In conjunction with the 150th anniversary of the completion of the transcontinental railroad just 50 miles northwest of Ogden, Ma’s musical is getting a staged reading May 8-11 in Salt Lake City and Ogden. Sold-out performances were scheduled for Wednesday and Thursday at the Eccles Theater in Salt Lake City; Ogden’s performances are 7:30 p.m. Friday and 2 p.m. Saturday at Peery’s Egyptian Theater, 2415 Washington Blvd.

Tickets are $15-$20.

“Gold Mountain” is directed by Alan Muraoka. Billy Bustamante choreographed the show, with music direction by Kristen Lee Rosenfeld. The Utah performances were produced in partnership with Ogden Musical Theatre, the Spike 150 organization, and the Chinese Railroad Workers Descendants Association.

The musical will be offered “concert-style,” with actors standing in front of scenery but behind music stands, according to Bybee. She said there are 13 actors in the show — all Asians, with one female — and all are equity actors with ties to Broadway.

The lone female, Ali Ewoldt, recently finished a 2 1/2-year run as the first Asian American to play Christine in “Phantom of the Opera” on Broadway.

Bybee said “Gold Mountain” is an important story to tell during the sesquicentennial celebration, because people often forget the significant role the Chinese played in building the railroad.

“We’re so white-centric, and really, there were so many more people involved in building the railroad,” she said. “People from different ethnic backgrounds, and they need to be remembered, too.”

Before the Chinese workers were brought in, there was a constant turnover among the workers, “because they weren’t able to endure the arduous work,” Bybee said. Basically, the builders of the railroad had exhausted their labor pool. And although the Chinese were said to be too small and ill-suited for the back-breaking work, the Central Pacific Railroad took a chance on them by bringing in a small group.

It paid off spectacularly for the CPRR. The Chinese became the majority of the labor force that built the Central Pacific portion of the transcontinental railroad.

“They did the work that others couldn’t,” Bybee said.

Or wouldn’t.

But in any event, she said, “Without them, the transcontinental railroad wouldn’t have been possible.”

Sometimes, art can romanticize a difficult period in history. But Bybee said she doesn’t think this musical and its love story sugarcoats that history.

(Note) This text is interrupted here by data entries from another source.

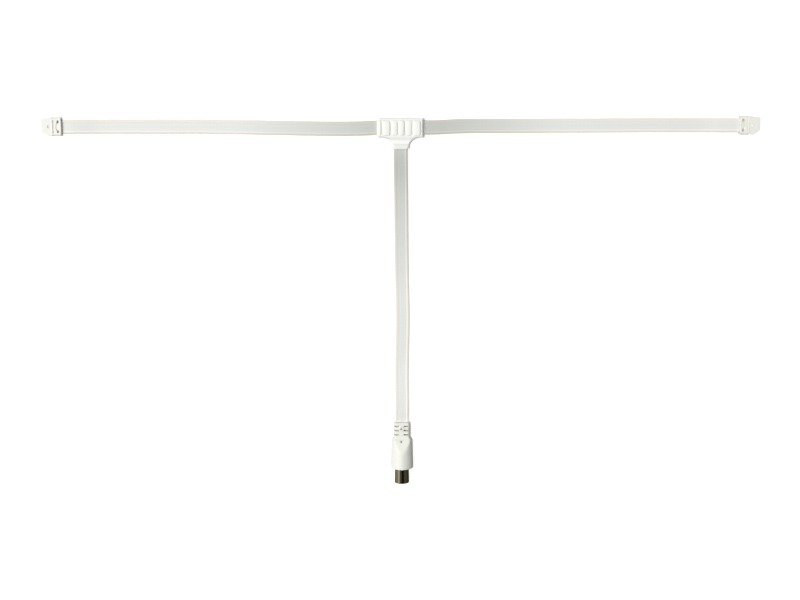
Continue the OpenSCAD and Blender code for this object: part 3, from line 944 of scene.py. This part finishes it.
    def ribs(self, material: bpy.types.Material) -> bpy.types.Object:
        """Stands the finger ribs in a row, wider towards the block's ends, where the outer two are cut short.

        Args:
            material: The finish that the tree sets.

        Returns:
            The ribs' object.
        """
        sheet = ShapeSheet("finger_ribs")
        count = sheet.size("Rib count", self.rib_count)
        pitch = sheet.size("Rib pitch", self.rib_pitch * MM)
        gap = sheet.size("Gap between ribs", self.rib_gap * MM)
        length = sheet.size("Half rib length", self.rib_l / 2 * MM)
        height = sheet.size("Half rib height", (self.rib_top - self.rib_base) / 2 * MM)
        reach = sheet.size("Reach along the block", self.rib_reach * MM)
        squareness = sheet.size("Squareness", self.rib_squareness)
        crown = sheet.size("Crown", self.rib_crown * MM)
        shift = sheet.size("Shift of the grooves", self.rib_x * MM)
        place_y = sheet.size("Place along the neck's line", self.rib_y * MM)
        spread = sheet.size("Spread in the middle", self.spread_middle)
        growth = sheet.size("Growth of the spread", self.spread_growth / MM ** 2)
        middle = sheet.size("Middle height", (self.rib_top + self.rib_base) / 2 * MM)
        low = sheet.size("Drop of every other rib", self.rib_low * MM)

        # An even row, centred on the origin
        half = sheet.add(MATH, (pitch, 0.5), operation="MULTIPLY")
        minus_half = sheet.add(MATH, (pitch, -0.5), operation="MULTIPLY")
        gaps = sheet.add(MATH, (count, 1.0), operation="SUBTRACT")
        first = sheet.add(MATH, (gaps, minus_half), operation="MULTIPLY")
        row = sheet.add("GeometryNodeMeshLine", {
            "Count": count, "Start Location": sheet.add(XYZ, (first, 0.0, 0.0)),
            "Offset": sheet.add(XYZ, (pitch, 0.0, 0.0)),
        }, mode="OFFSET")

        # Each rib's two sides: spread outwards, less half a gap, and no further than the reach
        x = sheet.add("ShaderNodeSeparateXYZ", (sheet.add("GeometryNodeInputPosition"),))
        sides = []
        for way, bound in ((-1.0, "MAXIMUM"), (1.0, "MINIMUM")):
            edge = sheet.add(MATH, (half, way, x), operation="MULTIPLY_ADD")
            square = sheet.add(MATH, (edge, edge), operation="MULTIPLY")
            scale = sheet.add(MATH, (growth, square, spread), operation="MULTIPLY_ADD")
            groove = sheet.add(MATH, (edge, scale, shift), operation="MULTIPLY_ADD")
            side = sheet.add(MATH, (gap, -0.5 * way, groove), operation="MULTIPLY_ADD")
            limit = sheet.add(MATH, (reach, way), operation="MULTIPLY")
            sides.append(sheet.add(MATH, (side, limit), operation=bound))
        total = sheet.add(MATH, (sides[0], sides[1]), operation="ADD")
        centre = sheet.add(MATH, (total, 0.5), operation="MULTIPLY")
        width = sheet.add(MATH, (sides[1], sides[0]), operation="SUBTRACT")
        share = sheet.add(MATH, (width, pitch), operation="DIVIDE")
        kept = sheet.add("GeometryNodeCaptureAttribute", {"Geometry": row}).node
        kept.capture_items.new("FLOAT", "share")
        sheet.feed(kept, {1: share})

        # Every other rib lies a little lower
        odd = sheet.add(MATH, (sheet.add("GeometryNodeInputIndex"), 2.0), operation="MODULO")
        even = sheet.add(MATH, (1.0, odd), operation="SUBTRACT")
        dropped = sheet.add(MATH, (even, low), operation="MULTIPLY")
        level = sheet.add(MATH, (middle, dropped), operation="SUBTRACT")
        shifted = sheet.add("GeometryNodeSetPosition", {
            "Geometry": kept.outputs[0], "Position": sheet.add(XYZ, (centre, place_y, level)),
        })

        # One rib, crowned across its width
        block = sheet.pillow(sheet.add(XYZ, (half, length, height)), squareness, self.rib_cuts)
        off = sheet.add(MATH, (x, half), operation="DIVIDE")
        off_square = sheet.add(MATH, (off, off), operation="MULTIPLY")
        downwards = sheet.add(MATH, (crown, -1.0), operation="MULTIPLY")
        fall = sheet.add(MATH, (off_square, downwards), operation="MULTIPLY")
        rib = sheet.add("GeometryNodeSetPosition", {
            "Geometry": block, "Offset": sheet.add(XYZ, (0.0, 0.0, fall)),
        })
        placed = sheet.add("GeometryNodeInstanceOnPoints", {
            "Points": shifted, "Instance": rib, "Scale": sheet.add(XYZ, (kept.outputs[1], 1.0, 1.0)),
        })
        obj = mesh_object("tee_finger_ribs", np.zeros((1, 3)), [])
        sheet.run(obj, placed, material)
        return obj

    def build(self, material: bpy.types.Material) -> None:
        """Makes the moulding and its ribs, and dresses both.

        Args:
            material: Their finish.
        """
        for piece in (self.cover(), self.ribs(material)):
            dress(piece, material)
            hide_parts("tee_cover")


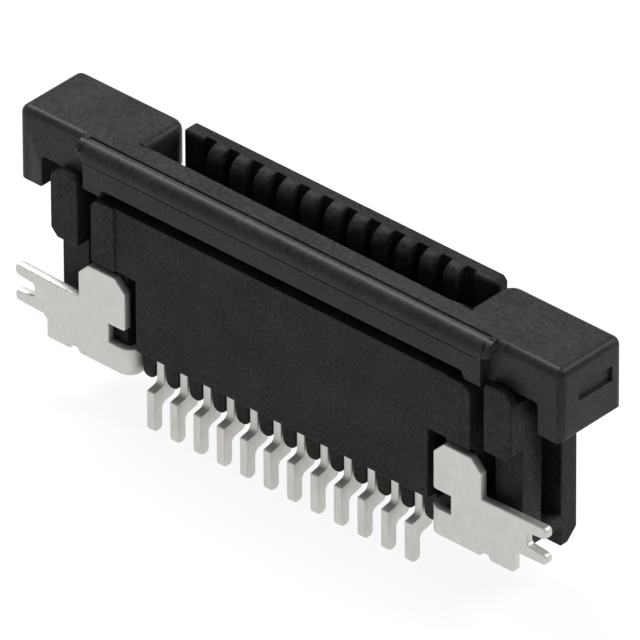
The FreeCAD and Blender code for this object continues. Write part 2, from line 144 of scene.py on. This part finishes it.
def millimetres(tree):
    """Object coordinates counted in millimetres."""
    place = add(tree, "ShaderNodeTexCoord")
    return add(tree, "ShaderNodeVectorMath", {0: place.outputs["Object"], "Scale": 1 / MM},
               operation="SCALE").outputs[0]


print("one unit of a pattern is", MM, "m")

# %% [markdown]
# Both mouldings are glass-filled nylon, coloured black. The black isn't even: the resin
# clouds a little, and short glass fibres near the surface show as faint pale flecks. A
# fibre is about 0.01 mm thick, too fine for this view, so a fleck is drawn three and a half
# times as coarse. The clouds and the pits of the skin blend two shades of black.

# %% Cloudy black with flecks
CLOUDS_PER_MM = 0.55
MOTTLE_SPREAD = 0.25
FLECK_SPACING = 0.30
FLECK_SIZE = 0.035
FLECK_STRENGTH = 0.35
FLECK_COLOUR = "#57534e"


def speckled_black(tree, place, pits, shade, worn_shade):
    """A wire with the colour of black nylon, between two shades and with pale flecks."""
    clouds = add(tree, "ShaderNodeTexNoise",
                 {"Vector": place, "Scale": CLOUDS_PER_MM, "Detail": 4.0})
    mottle = add(tree, "ShaderNodeMath", {0: clouds.outputs["Fac"], 1: pits.outputs["Fac"]},
                 operation="ADD")
    tone = add(tree, "ShaderNodeMapRange",
               {"Value": mottle.outputs["Value"], "From Min": 1 - MOTTLE_SPREAD,
                "From Max": 1 + MOTTLE_SPREAD})
    base = add(tree, "ShaderNodeMix",
               {"Factor": tone.outputs["Result"], "A": colour(shade), "B": colour(worn_shade)},
               data_type="RGBA")
    flecks = add(tree, "ShaderNodeTexVoronoi",
                 {"Vector": place, "Scale": 1 / FLECK_SPACING, "Randomness": 1.0})
    fleck = add(tree, "ShaderNodeMapRange",
                {"Value": flecks.outputs["Distance"], "From Min": FLECK_SIZE / FLECK_SPACING,
                 "From Max": 0.5 * FLECK_SIZE / FLECK_SPACING, "To Min": 0.0,
                 "To Max": FLECK_STRENGTH})
    speckled = add(tree, "ShaderNodeMix",
                   {"Factor": fleck.outputs["Result"], "A": base.outputs["Result"],
                    "B": colour(FLECK_COLOUR)}, data_type="RGBA")
    return speckled.outputs["Result"]


print("places for a fleck in a square millimetre:", round(1 / FLECK_SPACING ** 2))

# %% [markdown]
# The mould is spark-eroded, which leaves a matt, evenly pitted skin. The real pits are too
# fine for this view and are drawn about four times as coarse. Where the skin is pitted it
# holds back the sheen, so one noise drives the bump, the roughness and the shine together.

# %% Moulded nylon
REAL_PIT_SIZE = 0.03
PIT_SIZE = 0.13
NOISE_LOW, NOISE_HIGH = 0.3, 0.7
GLEAM_LOW, GLEAM_HIGH = 0.35, 0.65
ROUGHNESS_SPREAD = 0.08
NYLON_IOR = 1.5


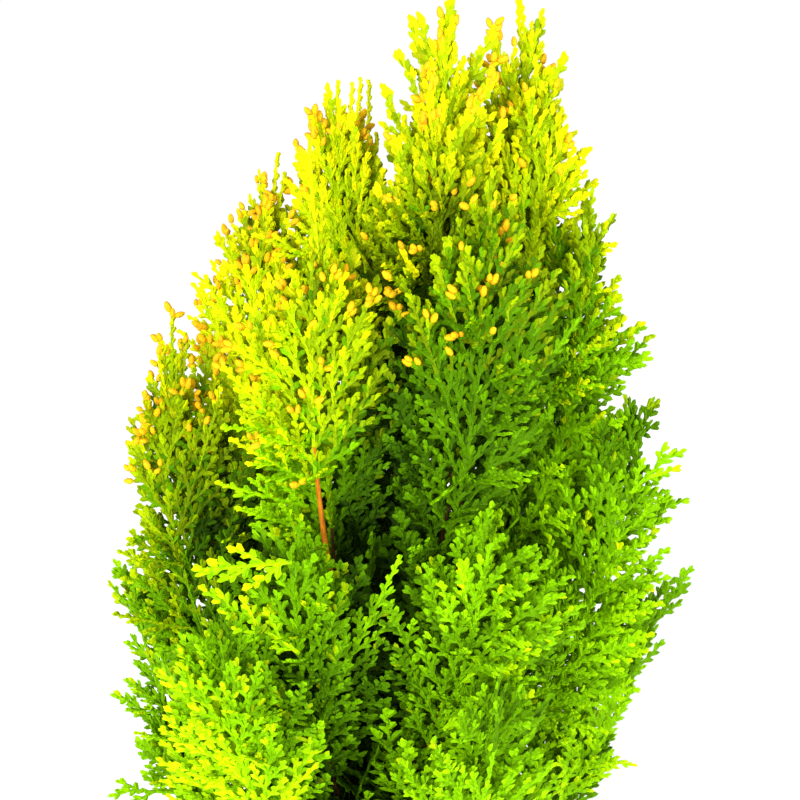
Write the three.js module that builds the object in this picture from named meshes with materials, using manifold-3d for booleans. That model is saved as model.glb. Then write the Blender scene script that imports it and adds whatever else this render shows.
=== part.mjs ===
// A young golden oriental arborvitae, a dwarf conifer with an egg-shaped crown of upright, flat sprays.
// Millimetres, +Z up. The origin is the middle of the flat cut under the stem, at ground level, and the
// side seen from the front faces -Y. The plant is a trunk, its boughs and the plumes of foliage they carry.
import * as THREE from "three";
import { mergeVertices } from "three/addons/utils/BufferGeometryUtils.js";
import Module from "manifold-3d";

const wasm = await Module();
wasm.setup();

// The crown is widest in the middle of its height. Above LEAN_STARTS its axis leans to +X, towards the two
// leaders, and below that it bows a little the other way.
const PLANT_HEIGHT = 290;
const CROWN_RADIUS = 68;
const WIDEST_HEIGHT = 145;
const CROWN_FOOT = 8;
const CROWN_TOP = 294;
const UPPER_FULLNESS = 1.7;
const UPPER_TAPER = 0.88;
const LOWER_FULLNESS = 1.9;
const LOWER_TAPER = 0.8;
const LEAN = 21;
const LEAN_STARTS = 150;
const LEAN_BEND = 2.2;
const LOW_LEAN = -7;

// The trunk tapers from a flared foot to its tip, where the right leader takes over.
const TRUNK_TOP = 232;
const TRUNK_SHIFT = 25;
const TRUNK_BEND = 1.5;
const TRUNK_SWAY = 1.6;
const TRUNK_SWAYS = 2.5;
const TRUNK_RADIUS = 4.8;
const TRUNK_TIP_RADIUS = 0.9;
const FLARE_RADIUS = 2.6;
const FLARE_HEIGHT = 9;
const TRUNK_SIDES = 10;
const TRUNK_STEPS = 16;
const TRUNK_CROWDING = 1.25;

// Boughs, and the stem with a toothed core that each plume grows from. GAP is the room between solids.
const GAP = 0.3;
const BOUGH_SHARE = 0.34;
const BOUGH_TIP_RADIUS = 0.75;
const BOUGH_SIDES = 5;
const BOUGH_STEPS = 3;
const BOUGH_SWEEP = 0.5;
const STEM_TIP_RADIUS = 0.45;
const STEM_BULGE = 0.74;
const STEM_RISE = 0.42;
const CORE_WIDTH = 18;
const CORE_FLATNESS = 0.2;
const CORE_NOTCH = 0.6;
const CORE_BELLY = 0.85;
const CORE_FULLNESS = 0.7;
const CORE_LEAST = 0.5;
const CORE_SIDES = 4;
const CORE_STEPS = 7;
const CORE_FROM = 0.08;
const CORE_TO = 0.96;

// Twigs and blades. Each blade stands for one flat spray of scale-covered branchlets. ROLL_OUT turns two
// twigs of every three out of the fan's plane, and TRIES are the sizes tried where space is tight.
const TWIGS = 12;
const TWIG_FROM = 0.06;
const TWIG_TO = 0.93;
const TWIG_LENGTH = 19;
const TWIG_RADIUS = 0.6;
const TWIG_TIP_RADIUS = 0.35;
const TWIG_ANGLE = 52;
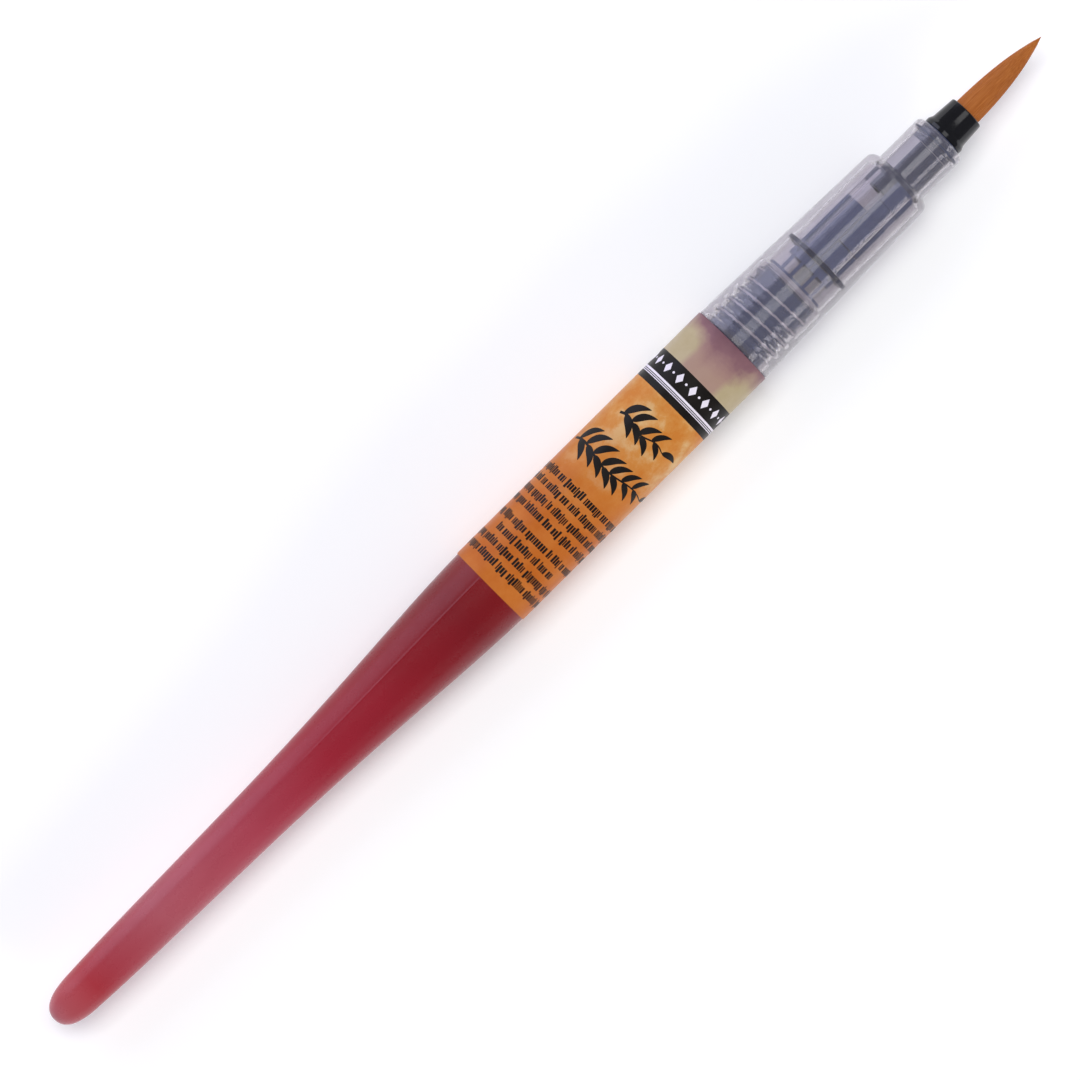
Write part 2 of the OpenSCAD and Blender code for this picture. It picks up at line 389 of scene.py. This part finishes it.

“I feel it addresses the reality,” she said. “This will depict in a beautiful way some of the pain, heartache, agony and sacrifice — but also the joy that was experienced — at a difficult time among those who literally brought the transcontinental railroad to fruition.”

In emailed remarks, Ma said its meaningful for “Gold Mountain” to be included in the Spike 150 events.

“We are commemorating this huge, amazing feat, and the chance to tell this story and shine a light on the thousands of Chinese men who labored at this incredibly arduous and dangerous work is a privilege,” Ma said. “We’ve brought some of the best Broadway actors I know to literally sing these unsung heroes and honor our shared history.”

Co-executive producer Max Chang said that when he first read the script and listened to the music, he was moved by the “beauty and poetry,” adding that “for a moment I felt like what it might have been like to be in the Chinese railroad workers’ shoes 150 years ago.”

“The contribution of the nameless and faceless Chinese railroad worker has largely been forgotten and untold,” Chang said via email. “Gold Mountain seamlessly weaves their story while giving them back the dignity of their names and faces.”

Bybee said she’s excited for Ogden Musical Theatre to be a part of the transcontinental railroad’s 150th celebration.

“Our community here in Ogden, we are the railroad town,” she said. “Salt Lake is Salt Lake, but Ogden was the hub — Ogden is the hub.”